The narrative of the internal combustion engine’s imminent death has proven premature. Despite aggressive electrification targets from automakers and governments alike, gas-powered vehicles are not only surviving but are seeing a surprising resurgence in investment and development. This shift isn’t a rejection of electric vehicles (EVs) entirely, but rather a pragmatic adjustment to market realities, political pressures, and lingering consumer preferences.
The Slowdown in the EV Transition
For years, the automotive industry charted a course toward all-electric dominance. Major manufacturers announced ambitious phase-out dates for combustion engines, while governments worldwide set goals for rapid EV adoption. However, recent data reveals a slowdown. EV sales growth has stalled in key markets like the US, partly due to the removal of consumer incentives, while broader economic factors and infrastructure limitations continue to present hurdles. Globally, EVs are still projected to reach 25% market share by year-end—over 20 million vehicles—but this pace is slower than initially predicted.
The reality is that many consumers remain hesitant to fully embrace EVs due to factors like range anxiety, charging infrastructure availability, and upfront costs. This hesitation has given automakers breathing room to reassess their strategies.
Major Investments in Combustion Technology
Instead of abandoning gas engines, major players are doubling down. General Motors recently invested $888 million in its Tonawanda plant in New York—the largest single investment in gas engine production in its history—just five years after heavily promoting its all-electric Ultium platform. Chrysler is committing $13 billion to American facilities, with a substantial portion allocated to combustion engine development. These moves aren’t anomalies; BMW, Mercedes-Benz, Nissan, Honda, Toyota, and even Chinese manufacturers are actively pursuing new combustion technologies.
This isn’t simply about clinging to legacy technology; it’s about hedging bets and responding to demand. Automakers are recognizing that combustion engines will remain relevant for years, particularly in segments where EVs struggle to compete (like trucks and performance vehicles).
Innovative Approaches to Keep Combustion Alive
Companies are not just maintaining existing engines; they’re pushing boundaries. Horse Powertrain, a UK-based supplier, unveiled its compact C15 engine, designed to run on various fuels, including gasoline, ethanol, methanol, and synthetics. Mazda, meanwhile, is exploring radical concepts like “Mobile Carbon Capture,” using microalgae to capture emissions and convert them into carbon-neutral fuel. While highly experimental, these efforts demonstrate a commitment to extending the life of combustion technology.
The Role of Politics
Government policy has significantly influenced this shift. In the US, the Trump administration rolled back EV mandates and eliminated tax credits, signaling a clear preference for internal combustion. The European Union also backtracked on its 2035 combustion engine ban, reducing emissions targets to allow for continued production of hybrid, plug-in hybrid, and extended-range EVs.

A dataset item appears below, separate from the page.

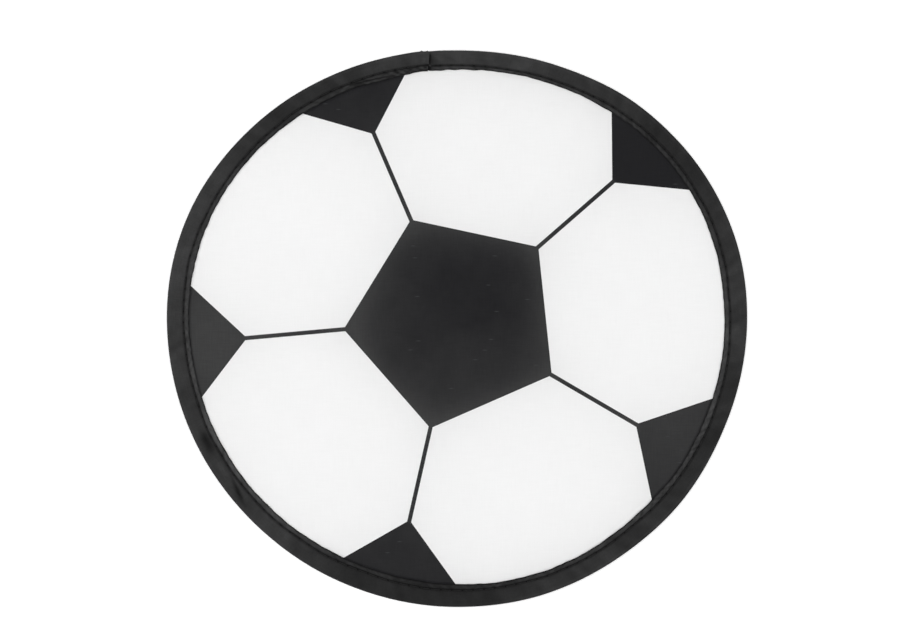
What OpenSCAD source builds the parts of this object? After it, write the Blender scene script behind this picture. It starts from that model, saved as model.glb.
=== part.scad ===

These political reversals underscore the fragility of electrification timelines and the power of industry lobbying. Automakers are capitalizing on this uncertainty, securing themselves a longer runway for gas-powered vehicles.
The combustion engine isn’t dying; it’s adapting. While electrification remains the long-term trend, changing consumer demand and shifting political landscapes have bought gas engines more time. Automakers are strategically exploiting this window, ensuring that fuel-burning powertrains will remain a fixture in the automotive landscape for the foreseeable future.